The reason Microsoft had trouble grabbing our attention is simple: No matter what the company tried, it hadn't found a compelling reason to make us sit up and take note. The sweet spot that makes users and IT managers ooooh and ahhh was missing. Microsoft hadn't focused on the content. Instead, it pushed the sale of applications to make the content better and overlooked the fact that we fundamentally cared only about content.

Only with the advent of the World Wide Web did the world begin to understand that content matters above all else and that you need a range of tools to look at your content. HTML is universal (at least in theory), so instead of thinking Word document, users began thinking about HTML content that was quite separate from a viewer frame.

This new approach frees us from the cage of the traditional application. Better still, the Web provides a fast-moving marketplace. Now users can have new browsers every few months instead of the two-year time scales for the big application developments. Suddenly the Web and Web browsers are hot, and companies are thinking content, not container.

As the Web gained momentum, we began seeing a much more subtle change. All at once, objects and downloadable pieces and server-side automation became the flavor of the day, and the requisite mind-set began focusing on making a deliverable object framework work.

Microsoft encountered other, less subtle barriers that prevented the company from making Cairo a reality. For starters, NT 3.1 was too big and too slow, and adding Cairo's features would have produced an unusable system even on the highest-powered platforms. Although NT is a high-end system, Microsoft wants the operating system to reach down onto the desktops of mere mortals and not be sidelined as an esoteric nicety.

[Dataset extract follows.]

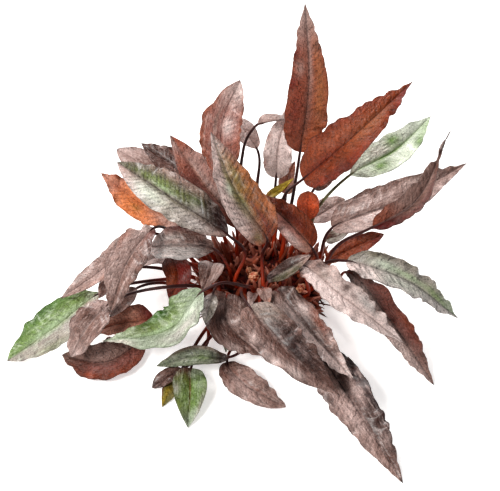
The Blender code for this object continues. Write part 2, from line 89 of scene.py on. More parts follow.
LEAVES = (
    # At the back
    Leaf("tall", 2, (300, 152, 75), (309, 80, 118), (305, 3, 150), 22, "bronze", fold=10,
         via=((294, 190, 46),)),
    Leaf("bronze", 2, (303, 179, 74), (350, 139, 96), (413, 81, 112), 26, "bronze", fold=10,
         via=((285, 195, 52),), outline=(0.5, 1.15)),
    Leaf("bronze_small", 1, (314, 189, 50), (335, 165, 62), (356, 146, 70), 13, "umber"),
    Leaf("pale_green", 1, (350, 175, 60), (395, 150, 73), (431, 116, 80), 20, "pale_green", fold=8,
         via=((316, 211, 40),), outline=(0.8, 1.1)),
    Leaf("back_rose", 1, (276, 178, 50), (279, 142, 70), (291, 105, 84), 16, "rose", fold=10),
    Leaf("back_small", 1, (257, 149, 60), (247, 134, 66), (236, 118, 70), 12, "rose",
         via=((257, 190, 38),), outline=(0.8, 0.7)),
    Leaf("curled", 1, (258, 124, 82), (272, 120, 88), (287, 119, 88), 7, "rose", fold=50,
         via=((242, 158, 62), (247, 138, 74)), outline=(0.6, 0.6)),
    Leaf("pink_upright", 1, (226, 178, 56), (222, 124, 86), (240, 80, 106), 22, "plum", fold=12,
         via=((240, 206, 30),), outline=(0.7, 0.8)),
    Leaf("centre_tall", 2, (267, 240, 54), (238, 195, 82), (211, 132, 102), 24, "grey_green", fold=16,
         via=((262, 257, 34),)),
    Leaf("centre_red", 1, (312, 248, 41), (287, 221, 54), (255, 193, 60), 19, "bronze", fold=20,
         via=((318, 262, 27),)),
    Leaf("scarlet", 2, (306, 219, 38), (308, 205, 47), (308, 191, 54), 13, "red", outline=(0.6, 0.5)),
    Leaf("yellow", 2, (266, 199, 46), (280, 189, 52), (294, 178, 57), 5, "yellow"),
    Leaf("behind_tall", 1, (286, 194, 34), (288, 177, 45), (295, 161, 52), 9, "plum"),
    # Upper left
    Leaf("olive", 2, (228, 235, 52), (175, 200, 66), (117, 162, 62), 25, "grey_green", fold=12,
         via=((245, 252, 38),), outline=(0.7, 0.9)),
    Leaf("dark_umber", 1, (214, 208, 33), (179, 171, 44), (141, 143, 50), 20, "umber",
         outline=(0.8, 1.0)),
    Leaf("far_rose", 0, (190, 205, 30), (152, 171, 38), (117, 149, 38), 17, "rose", outline=(0.9, 0.7)),
    Leaf("bronze_left", 2, (236, 228, 37), (203, 183, 54), (170, 135, 66), 20, "bronze",
         outline=(0.8, 1.0)),
    Leaf("orange_left", 1, (184, 228, 28), (140, 203, 34), (101, 173, 42), 22, "orange",
         outline=(0.8, 1.0)),
    # Left
    Leaf("grey_left", 2, (214, 249, 43), (180, 244, 49), (150, 247, 38), 20, "plum",
         via=((229, 268, 30),), outline=(0.6, 0.6)),
    Leaf("left_under", 0, (138, 233, 34), (106, 266, 37), (61, 298, 26), 13, "plum",
         via=((178, 243, 20),), outline=(0.8, 0.9)),
    Leaf("left_arching", 1, (154, 228, 53), (127, 262, 52), (110, 312, 39), 20, "plum", fold=22,
         via=((182, 241, 29),), outline=(0.8, 1.0)),
    Leaf("left_green", 0, (100, 293, 18), (59, 324, 16), (7, 361, 1), 24, "green",
         via=((168, 279, 12),), outline=(0.8, 0.9)),
    Leaf("left_brown", 1, (110, 303, 32), (87, 327, 30), (71, 357, 14), 17, "plum",
         via=((180, 286, 36),), outline=(0.6, 0.8)),
    Leaf("left_russet", 0, (154, 318, 13), (122, 323, 14), (90, 333, 9), 17, "red"),
    Leaf("left_low", 0, (146, 338, 5), (105, 362, 5), (62, 355, 1), 23, "bronze", outline=(0.7, 0.9)),
    Leaf("left_short", 0, (137, 288, 20), (123, 301, 23), (110, 317, 20), 10, "umber",
         via=((165, 283, 14),), outline=(0.9, 0.9)),
    Leaf("left_dark", 0, (118, 272, 26), (108, 284, 28), (99, 298, 26), 9, "umber",
         via=((163, 269, 22),), outline=(0.9, 0.9)),
    Leaf("dark_red", 1, (173, 257, 32), (178, 278, 31), (169, 300, 20), 15, "red"),
    Leaf("pink_left", 1, (173, 260, 24), (158, 257, 29), (138, 266, 29), 10, "rose"),
    # Front left
    Leaf("front_green", 2, (203, 291, 46), (175, 325, 36), (102, 341, 20), 22, "green", fold=14,
         via=((244, 286, 38), (217, 284, 48)), outline=(0.6, 1.3)),
    Leaf("front_short", 1, (214, 264, 25), (209, 276, 31), (202, 291, 31), 14, "plum",
         via=((220, 284, 17),)),
    Leaf("front_narrow", 1, (213, 293, 35), (209, 307, 36), (205, 324, 28), 8, "grey_green",
         via=((219, 287, 24),), outline=(0.9, 1.0)),
    Leaf("front_left", 1, (227, 294, 25), (226, 319, 23), (262, 356, 10), 24, "plum"),
    Leaf("low_grey", 0, (230, 357, 14), (195, 356, 16), (156, 366, 7), 11, "grey_green",
         outline=(0.8, 1.0)),
    Leaf("low_green", 0, (191, 368, 9), (190, 395, 8), (188, 428, 1), 18, "green"),
    Leaf("low_brown", 0, (183, 369, 6), (168, 376, 6), (152, 388, 2), 9, "umber", via=((208, 340, 4),),
         outline=(0.8, 0.8)),
    Leaf("low_yellow", 0, (178, 376, 2), (170, 391, 2), (162, 407, 1), 9, "yellow", fold=4),
    Leaf("low_plum", 0, (227, 362, 6), (247, 386, 7), (286, 407, 1), 17, "plum", outline=(0.5, 0.8)),
    Leaf("low_tip", 0, (227, 334, 15), (226, 343, 14), (226, 353, 10), 4, "green"),
    # Front right
    Leaf("front_longest", 0, (314, 346, 8), (352, 402, 14), (403, 483, 1), 25, "plum",
         outline=(0.6, 1.0)),
    Leaf("front_dark", 2, (249, 306, 47), (283, 346, 42), (340, 396, 27), 25, "umber",
         via=((241, 291, 31),)),
    Leaf("front_right", 1, (276, 290, 34), (310, 332, 28), (354, 380, 20), 19, "plum"),
    Leaf("centre_dark", 1, (267, 283, 30), (288, 269, 40), (311, 255, 47), 10, "umber",
         outline=(0.9, 0.9)),
    Leaf("centre_rose", 1, (263, 288, 37), (266, 296, 39), (269, 305, 36), 8, "rose"),
    Leaf("centre_plum", 1, (253, 293, 23), (251, 300, 26), (249, 307, 24), 6, "plum"),
    # Right
    Leaf("right_rose", 1, (303, 266, 38), (345, 298, 38), (404, 343, 20), 18, "rose"),
    Leaf("right_bronze", 0, (345, 272, 24), (391, 322, 19), (434, 385, 1), 17, "bronze",
         outline=(0.8, 1.0)),
    Leaf("right_green", 1, (347, 261, 48), (405, 279, 44), (458, 318, 22), 18, "grey_green",
         via=((324, 264, 34),)),
    Leaf("right_orange", 0, (325, 263, 24), (353, 248, 34), (384, 234, 38), 12, "orange",
         outline=(0.8, 0.8)),
    Leaf("right_plum", 1, (332, 228, 48), (393, 203, 62), (467, 163, 60), 23, "plum", outline=(0.5, 1.1)),
    Leaf("right_twisted", 1, (373, 227, 65), (408, 208, 75), (450, 131, 92), 16, "bronze", fold=40,
         via=((338, 245, 44),), outline=(0.7, 2.0)),
    Leaf("right_back", 0, (309, 222, 26), (326, 211, 31), (345, 199, 35), 14, "rose", outline=(0.8, 0.8)),
    Leaf("right_small", 0, (326, 240, 26), (338, 236, 30), (350, 231, 32), 8, "green"),
)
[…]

The economics of hardware in 1994, the anticipated delivery date for Cairo, were also quite different from those of today. Back then, we were running fast 486 processors with early Pentiums coming available, and we believed that 32MB of RAM was a lot because it cost so much.

Microsoft's top priority was to get NT 3.1 up to speed. As NT 3.1 was the base platform for Cairo, Microsoft needed to make the operating system faster and smaller, so the company released NT 3.5. The subsequent NT 3.51 release probably represented the high-water mark in terms of NT Server stability (many of us are still not convinced that NT Server 4.0 has the towering stability that NT 3.51 exhibited).

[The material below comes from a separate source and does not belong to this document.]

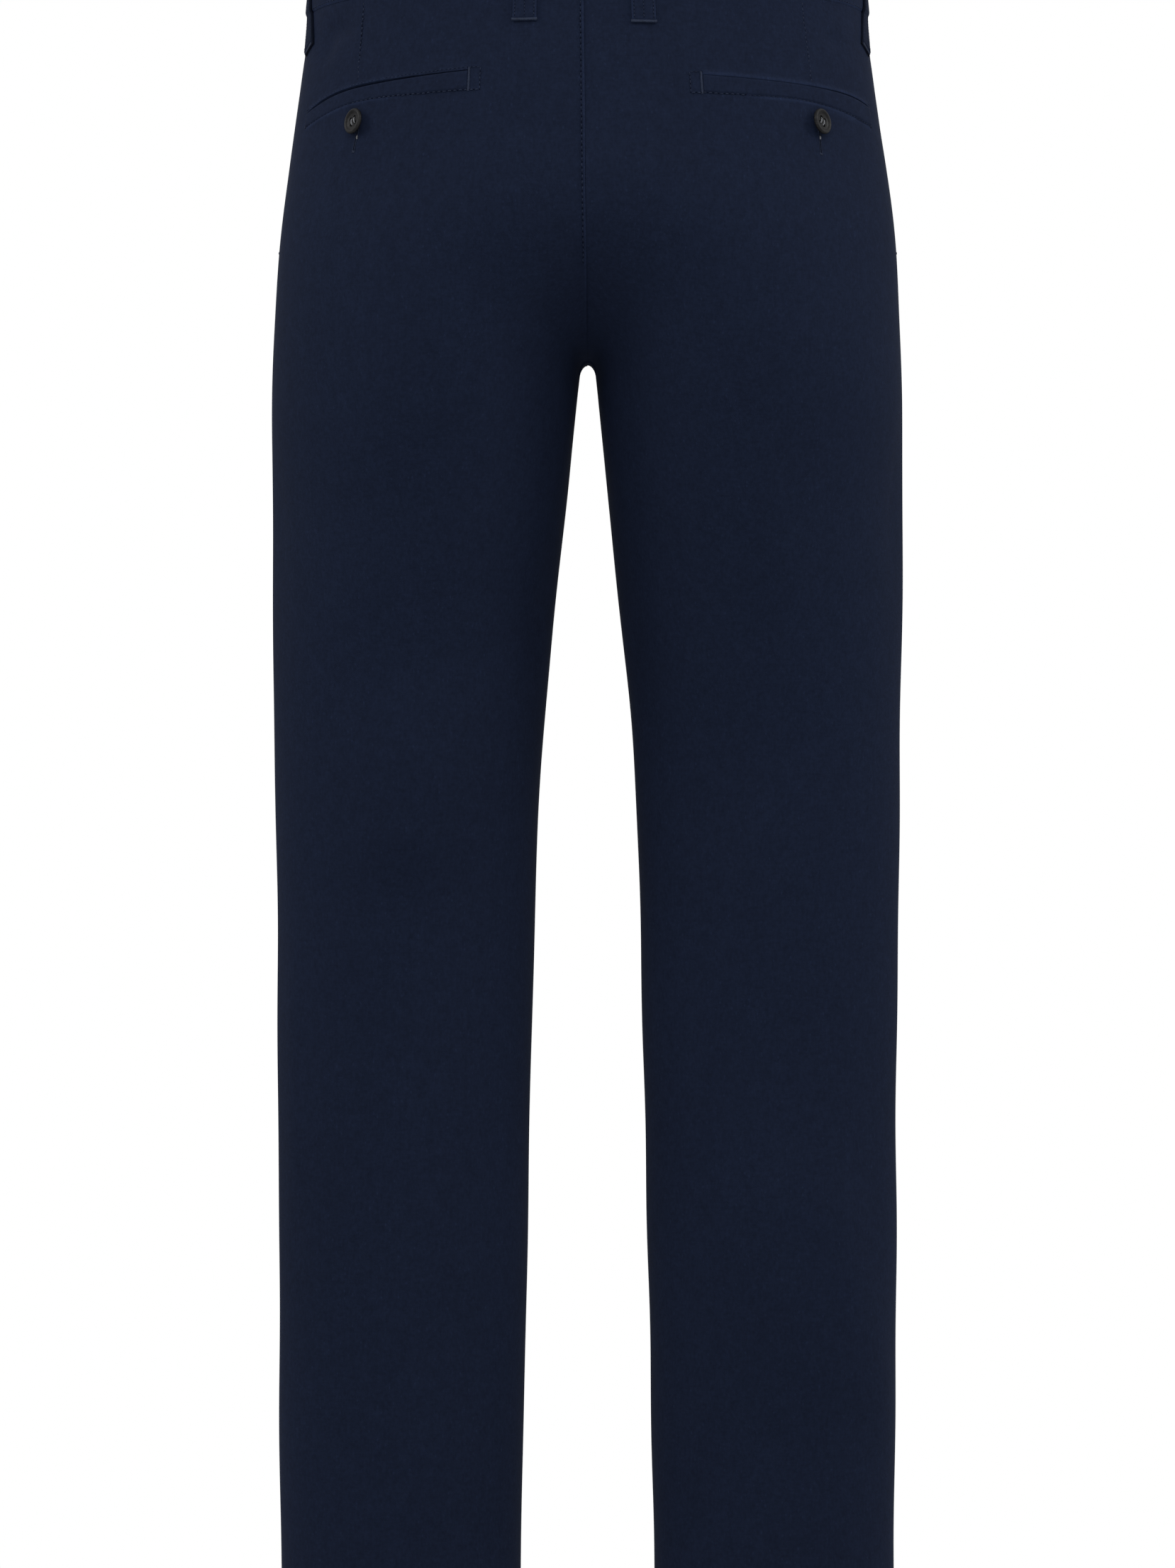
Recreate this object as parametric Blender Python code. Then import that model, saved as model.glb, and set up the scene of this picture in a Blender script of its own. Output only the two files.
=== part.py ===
"""Chino trousers in the shape they have when worn, hollow, with no wearer.

The front faces -Y and the wearer's left is +X. The origin is in the middle of the waist, halfway up the
waistband at the sides, where the wearer's waist holds the garment up.

Each half of the garment is one surface with two coordinates. "around" runs from -1 at the centre front and
the front of the inseam, through 0 at the side seam, to +1 at the centre back and the back of the inseam.
"height" is measured up from the crotch. The section is a leg's oval below the crotch and half of the torso's
oval above it, and the two are blended so that the centre seams turn under the body in a U. The pattern pieces
are walls cut out of this surface. Lengths are in millimetres until MM turns them into metres.
"""

import math

import bpy
import numpy as np
from mathutils import Matrix, Vector
from mathutils.bvhtree import BVHTree

MM = 0.001
SHARP = math.radians(40)

# Driving dimensions of the garment
WAIST_SEAM = 204.0  # lower edge of the waistband at the side, above the crotch
BAND_HEIGHT = 38.0
INSEAM = 820.0
HEM_TURN_UP = 36.0
WAIST_RISE_BACK = 4.0  # how far the waist rises from the side to the centre back
WAIST_DROP_FRONT = 14.0  # and how far it drops to the centre front
CLOTH = 1.2  # thickness of a single layer with its seam allowances
HEM_CLOTH = 2.4  # thickness of the turned-up hem
BAND_CLOTH = 2.4
BAND_PROUD = 0.4  # how far the waistband stands out from the panels below it
BAND_STEP = 3.0  # the height over which a loop follows that step
SEAM_GAP = 0.3  # between neighbouring pieces
LAID_GAP = 0.4  # under a piece that lies on another
LEAN = 2.2  # sideways lean of the body at the waist

# Sections of one half, from the top of the waistband to the hem
#    height, half width, half gap between the legs, half depth, middle of the depth
SECTIONS = (
    (250.0, 160.3, 0.0, 113.5, -1.5),
    (204.0, 162.8, 0.0, 117.0, 0.0),
    (164.0, 167.8, 0.0, 121.5, 4.0),
    (114.0, 174.5, 0.0, 126.0, 8.5),
    (64.0, 180.3, 0.6, 132.0, 11.0),
    (14.0, 183.3, 3.0, 132.0, 8.0),
    (-61.0, 185.1, 10.2, 112.0, 2.5),
    (-161.0, 184.9, 20.8, 89.5, -3.5),
    (-261.0, 183.5, 28.7, 73.0, -6.0),
    (-361.0, 182.5, 31.8, 63.5, -4.0),
    (-536.0, 181.1, 35.7, 58.5, 3.0),
    (-708.0, 179.7, 39.1, 56.5, 8.0),
    (-830.0, 178.8, 41.4, 56.0, 10.0),
)
TORSO_POWER = 2.2  # of the superellipse of the torso's section
CROTCH_REACH_BACK = 112.0  # height over which the centre back seam turns under the body
CROTCH_REACH_FRONT = 86.0
THIGH_EASE = 170.0  # how far from the crotch the sides of the thigh begin to open into the torso
THIGH_EASE_POWER = 2.2
ARCH_HEIGHT = 8.0  # the small arch between the legs under the crotch
ARCH_SPREAD = 200.0

# Centre front
FLY_WIDTH = 36.0
FLY_LAP = 5.0  # how far the left front laps over the right one
FLY_BOTTOM = 48.0  # above the crotch
FLY_CURVE = 40.0  # height of the J at the foot of the fly
FLY_CURVE_ROWS = (0.0, 0.05, 0.3, 1.0)  # where rows cross the J, as shares of its height
UNDERLAP = 36.0  # of the waistband's right end behind its left end
UNDERLAP_ROOM = 1.5  # how far past the lap the right front stays fully behind the left one
BAND_UNDERLAP_ROOM = 3.0  # and the waistband's right end
UNDERLAP_EASE = 9.0  # over which the right side comes up again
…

So if Cairo hasn't appeared, what's happened to it? Let's look at Cairo's underlying technology for the desktop, distributed objects, and storage technology and see where it maps to the reality of today and tomorrow.

The Desktop
Microsoft has always said that the Win95 UI came from the Cairo team, so it inevitably became part of NT 4.0. If you look at Jim Allchin's slides from the 1992 NT Developers Conference, you recognize a lot of Cairo UI components such as right-click pop-up menus, browsing windows, and hierarchical trees that translated directly into the Win95 shell.

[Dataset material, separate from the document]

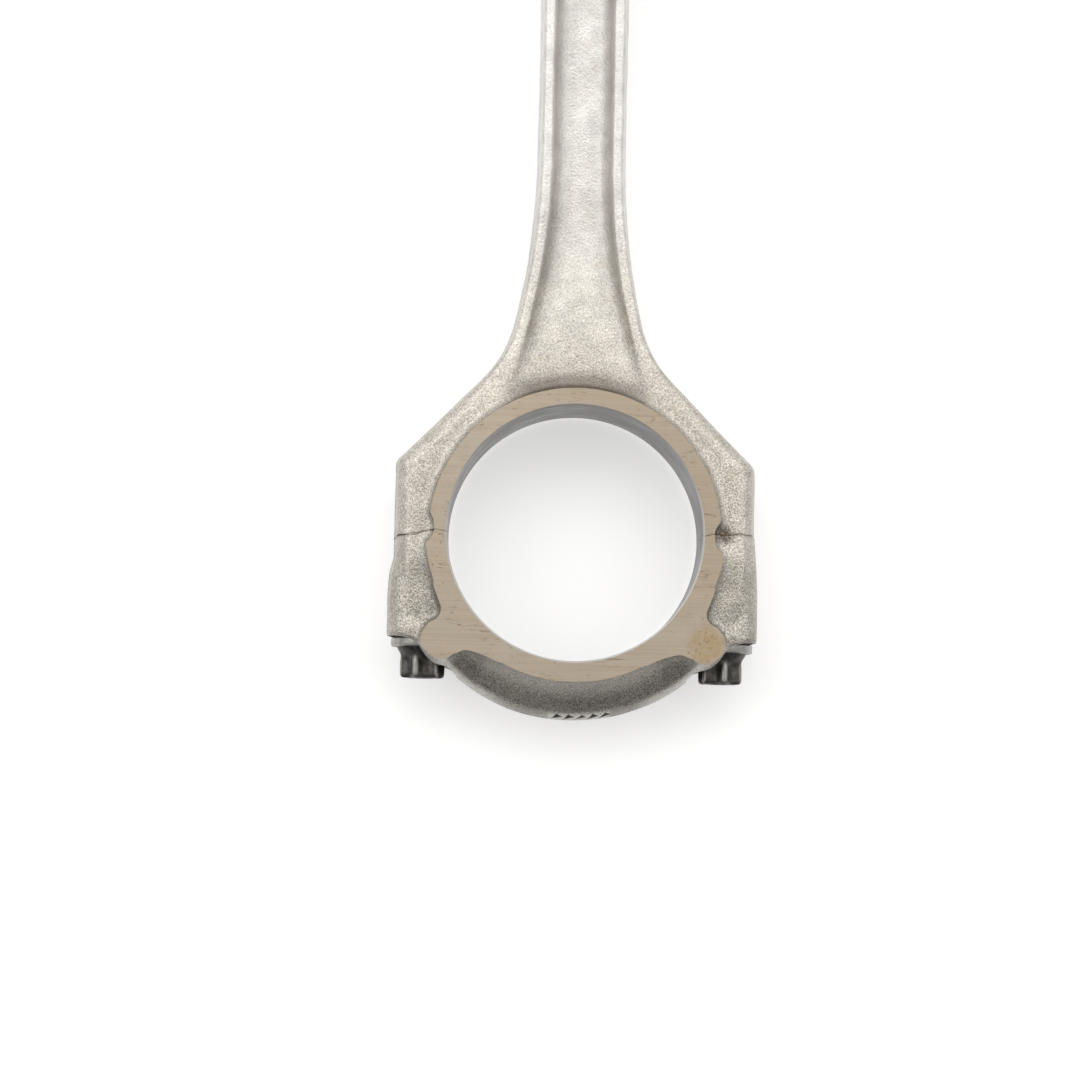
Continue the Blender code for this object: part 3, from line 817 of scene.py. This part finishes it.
def peened_grains(s, speckle, shank):
    """Dark and light grains: browner on the big end and darkest on the cap. They grow palest up the shank,
    as painted light falling from above the small end.
    """
    cap = s.ramp(s.z, 6, -24)
    # painted light: the grains turn paler up the shank, towards the small end, where the light falls
    # brightest
    dark = s.mix(shank, (0.33, 0.295, 0.25), (0.665, 0.637, 0.6))
    light = s.mix(shank, (0.825, 0.785, 0.715), (0.87, 0.85, 0.82))
    dark = s.mix(cap, dark, (0.19, 0.172, 0.147))
    light = s.mix(cap, light, (0.73, 0.685, 0.615))
    return s.mix(s.ramp(speckle, 0.34, 0.66), dark, light)


def peened_tone_and_shade(s, shank):
    """Slow changes of tone: blotches and a broad drift, with painted shade in the hollows from ambient
    occlusion, and a slightly darker web as painted shade where it sinks between the rails.
    """
    occluded = s.add("AmbientOcclusion", {"Distance": 0.005}, samples=6).outputs["AO"]
    blotch = s.ramp(s.noise(3.6, 3, 0.55), 0.3, 0.7, 0.9, 1.05)
    drift = s.ramp(s.noise(22, 2, 0.5), 0.3, 0.7, 0.94, 1.04)
    # painted shade: ambient occlusion darkens the hollows and creases, less so up the shank
    shadow = s.math("MAXIMUM", s.ramp(occluded, 0.42, 0.97, 0.32, 1.0), s.product(shank, 0.74))
    # painted shade: the web, sunk between the rails, is a little darker near the foot
    web = s.product(s.ramp(s.absolute(s.x), 9, 6), s.ramp(s.z, 24, 34, 0, 0.065))
    return s.product(blotch, drift, shadow, s.math("SUBTRACT", 1.0, web))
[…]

Cairo also promised an object-based desktop that you would be able to rebuild at will. I overestimated Microsoft's desire to let us users decide how we want our workspace to work. Just look at the limited amount of customization you can achieve within the Win95 shell and you soon realize it's little better than the previous Win3.x desktop. For example, Microsoft gave us icons on the desktop and a rebuildable Start button, but they forgot to include OLE objects in the tray and truly customizable frames on the desktop. Microsoft has saddled us with a filing system approach to My Computer etc., and hasn't provided common dialog boxes that users can repaint and rebuild.

Microsoft planned to use the OCX object model to let the shell host raw object servers (so you could mount running applets within the taskbar, for example). Unfortunately, this step hasn't happened. Worse still, you can't apply OLE automation to the desktop (you can apply API calls to the shell to make it perform specific tasks, but building these calls in VB as part of a corporate desktop solution is difficult).

Microsoft made big promises when it added the Win95 shell to NT, but it hasn't delivered. NT 4.0 is in sync with Win95, but I think the baby's been thrown out with the bath water. The shell that Microsoft added to NT 4.0 is clunky and not very clever. For example, under NT 3.51, you can click on any application window and know that it will get immediate attention--responsiveness is not an issue. With NT 4.0, the desktop shell is a much larger active process. If the shell becomes busy, NT 4.0 can tie up your system for several seconds.

Microsoft's port of the Win95 code onto the NT platform also makes a poor showing. For example, try dragging two unrelated NT 4.0 directories to the Recycle Bin at the same time or copying some files in one place and deleting them elsewhere. The shell won't let you delete files while you create new ones on the desktop. Microsoft has sacrificed NT 3.51's instant responsiveness on NT 4.0's low-rent solution. NT 4.0 is not multithreaded enough and can't spawn multiple shell tasks simultaneously.

As a piece of code, NT 4.0 needs work, especially when you consider the next step in its evolution. Microsoft's Active Desktop (AD), the new name for the Internet Explorer (IE) 4, is a desktop shell and will run as a new layer on the desktop. It will feed Web information straight to your desktop. AD is late. Only last summer, Brad Silverberg, senior vice president of Microsoft's applications and Internet client group, told me that AD would be out during the fourth quarter of 1996. Just before Christmas, Microsoft promised AD would be in beta by the end of the year. Both deadlines have been blown away.

Consider the ramifications of Microsoft's promise for a user-definable desktop. To implement this new UI, you need a form painter and a desktop that can host OLE objects (NT 4.0 provides neither). In one leap, the AD gives a clear solution to the problem. Because AD will be based on HTML that you download from the Web, maintaining the desktop will be simple. You will be able to place ActiveX controls in the HTML stream and build very complex and interactive desktops that provide real information feeds to the user. The AD will also feed data back on networked servers.

The use of HTML-based forms and ActiveX controls for the AD is a masterstroke. At once, this combination integrates both public (Internet) and private (intranet) feeds into one seamless environment. So taking intranet feeds from corporate data servers and integrating them with public news feeds, for example, provides the possibility of the definitively rich UI experience.